Required task
Return, exactly as written, the run of lines that begins at the line containing "Reconstruct the object" and ends at the line containing "the hook's thickness.". Nothing outside that run belongs in the answer.

Provided material
-----

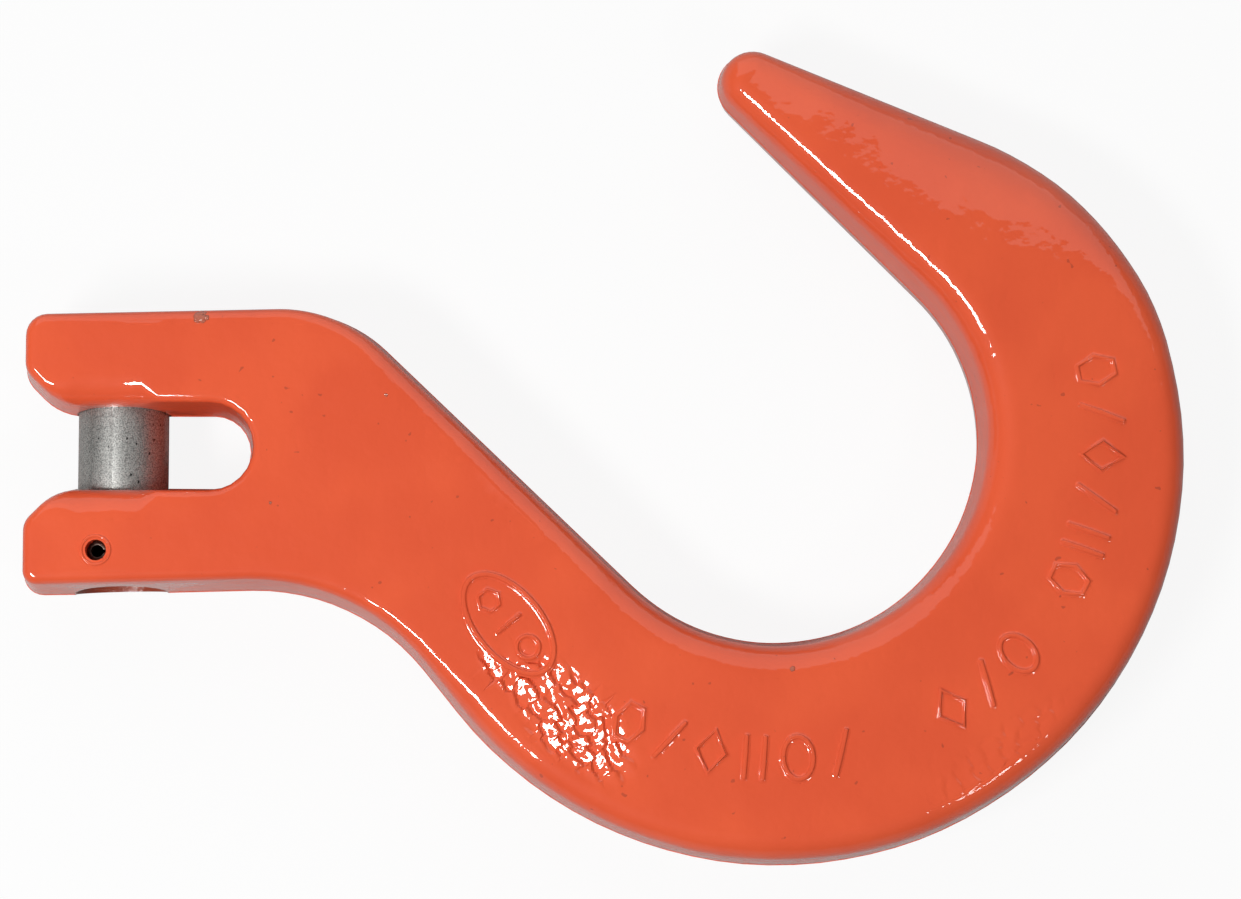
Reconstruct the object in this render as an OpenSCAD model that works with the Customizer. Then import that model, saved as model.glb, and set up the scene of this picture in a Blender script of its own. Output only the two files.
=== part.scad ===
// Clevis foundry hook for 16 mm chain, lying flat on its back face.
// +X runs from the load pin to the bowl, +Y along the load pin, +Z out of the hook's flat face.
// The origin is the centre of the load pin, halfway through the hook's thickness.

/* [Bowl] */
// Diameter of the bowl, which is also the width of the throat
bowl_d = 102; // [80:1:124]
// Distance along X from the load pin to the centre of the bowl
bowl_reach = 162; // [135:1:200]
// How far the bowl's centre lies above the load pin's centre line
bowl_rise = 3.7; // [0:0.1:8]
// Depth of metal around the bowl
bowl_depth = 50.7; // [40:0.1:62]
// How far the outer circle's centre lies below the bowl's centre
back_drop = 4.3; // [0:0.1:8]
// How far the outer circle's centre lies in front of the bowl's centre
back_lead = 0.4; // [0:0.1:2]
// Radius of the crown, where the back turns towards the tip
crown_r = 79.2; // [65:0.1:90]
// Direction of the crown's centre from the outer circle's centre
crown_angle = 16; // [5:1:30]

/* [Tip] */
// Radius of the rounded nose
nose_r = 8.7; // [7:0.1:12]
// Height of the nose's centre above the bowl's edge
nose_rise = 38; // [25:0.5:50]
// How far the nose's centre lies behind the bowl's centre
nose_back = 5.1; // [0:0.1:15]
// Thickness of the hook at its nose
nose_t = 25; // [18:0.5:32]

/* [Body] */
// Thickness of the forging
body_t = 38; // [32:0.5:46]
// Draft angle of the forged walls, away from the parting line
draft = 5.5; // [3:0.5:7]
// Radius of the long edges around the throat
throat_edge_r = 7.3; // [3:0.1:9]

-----

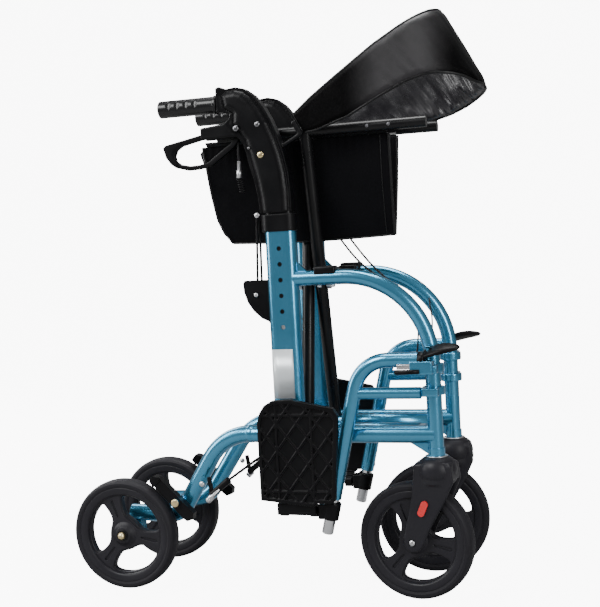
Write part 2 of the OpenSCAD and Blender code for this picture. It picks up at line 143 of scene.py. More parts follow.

-----

Complete answer
Reconstruct the object in this render as an OpenSCAD model that works with the Customizer. Then import that model, saved as model.glb, and set up the scene of this picture in a Blender script of its own. Output only the two files.
=== part.scad ===
// Clevis foundry hook for 16 mm chain, lying flat on its back face.
// +X runs from the load pin to the bowl, +Y along the load pin, +Z out of the hook's flat face.
// The origin is the centre of the load pin, halfway through the hook's thickness.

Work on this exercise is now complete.